Task to complete —
State how many lines in the listing below include the word "materials", and add nothing besides the number.

• • • • • • •

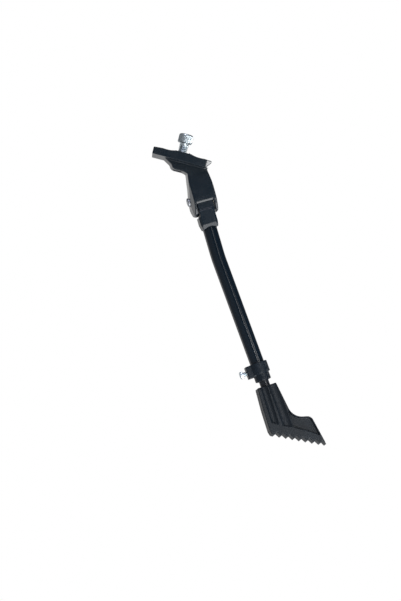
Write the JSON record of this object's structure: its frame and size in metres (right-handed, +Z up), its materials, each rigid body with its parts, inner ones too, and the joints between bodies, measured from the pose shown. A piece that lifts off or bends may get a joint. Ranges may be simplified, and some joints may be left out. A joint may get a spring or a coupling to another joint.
{
  "type": "bicycle kickstand",
  "caption": "Black height-adjustable centre-mount bicycle kickstand: bolted plate with a sprung over-centre pivot, bent tubular leg, clamp collar and toothed angled foot.",
  "frame": {"origin": "axis of the mounting bolt on the top face of the mounting plate", "axes": "+Z up along the mounting bolt, +X outboard where the deployed leg leans, +Y to the rear of the bicycle where the leg swings when stowed"},
  "size_m": [0.2672, 0.038, 0.3004],
  "materials": {
    "mount_bracket": "cast alloy, gloss black paint",
    "mount_bolt": "zinc plated",
    "pivot_pin": "zinc plated",
    "pin_washer": "zinc plated",
    "thrust_washer_inboard": "natural polymer",
    "thrust_washer_outboard": "natural polymer",
    "anchor_pin": "plain steel",
    "upper_spring_seat": "plain steel",
    "toggle_spring": "spring steel",
    "lower_spring_seat": "plain steel",
    "leg_head": "cast alloy, gloss black paint",
    "pivot_bush": "sintered bronze",
    "toggle_pin": "plain steel",
    "leg_tube": "alloy tube, gloss black paint",
    "tube_pin": "blackened steel",
    "height_collar": "grained black nylon",
    "clamp_nut": "zinc plated",
    "set_screw": "zinc plated",
    "tube_bush": "black nylon",
    "inner_rod": "alloy rod, gloss black paint",
    "rod_guide": "natural polymer",
    "foot": "satin black nylon",
    "foot_pin": "blackened steel"
  },
  "bodies": {
    "bracket": {"mount_bracket": "mount_bracket", "pivot_pin": "pivot_pin", "pin_washer": "pin_washer", "thrust_washer_inboard": "thrust_washer_inboard", "thrust_washer_outboard": "thrust_washer_outboard", "anchor_pin": "anchor_pin"},
    "bolt": {"mount_bolt": "mount_bolt"},
    "spring_link": {"upper_spring_seat": "upper_spring_seat", "toggle_spring": "toggle_spring"},
    "spring_cup": {"lower_spring_seat": "lower_spring_seat"},
    "leg": {"leg_head": "leg_head", "pivot_bush": "pivot_bush", "toggle_pin": "toggle_pin", "leg_tube": "leg_tube", "tube_pin": "tube_pin", "height_collar": "height_collar", "clamp_nut": "clamp_nut", "tube_bush": "tube_bush"},
    "screw": {"set_screw": "set_screw"},
    "slider": {"inner_rod": "inner_rod", "rod_guide": "rod_guide", "foot": "foot", "foot_pin": "foot_pin"}
  },
  "joints": [
    {"name": "leg_pivot", "type": "hinge", "parent": "bracket", "child": "leg", "pos_m": [0.033, 0, -0.0434], "axis": [0.8616, 0, 0.5075], "range_deg": [0, 95], "deforming": ["toggle_spring"]},
    {"name": "spring_link_swing", "type": "hinge", "parent": "bracket", "child": "spring_link", "pos_m": [0.01957, 0, -0.01765], "axis": [0.8616, 0, 0.5075], "range_deg": [-33, 0.5]},
    {"name": "spring_cup_swing", "type": "hinge", "parent": "leg", "child": "spring_cup", "pos_m": [0.03121, 0.00664, -0.0374], "axis": [0.8616, 0, 0.5075], "range_deg": [-128, 0.5]},
    {"name": "foot_slide", "type": "slide", "parent": "leg", "child": "slider", "axis": [0.565, 0, -0.8251], "range_m": [-0.006, 0.045]},
    {"name": "set_screw_turn", "type": "hinge", "parent": "leg", "child": "screw", "pos_m": [0.14172, 0, -0.21031], "axis": [0.8251, 0, 0.565], "continuous": true},
    {"name": "mount_bolt_travel", "type": "slide", "parent": "bracket", "child": "bolt", "axis": [0, 0, 1], "range_m": [-0.0115, 0.01]}
  ],
  "couplings": [
    {"joint": "spring_link_swing", "follows": "leg_pivot", "ratio": -0.33994},
    {"joint": "spring_cup_swing", "follows": "leg_pivot", "ratio": -1.3399}
  ]
}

• • • • • • •

Correct response —
2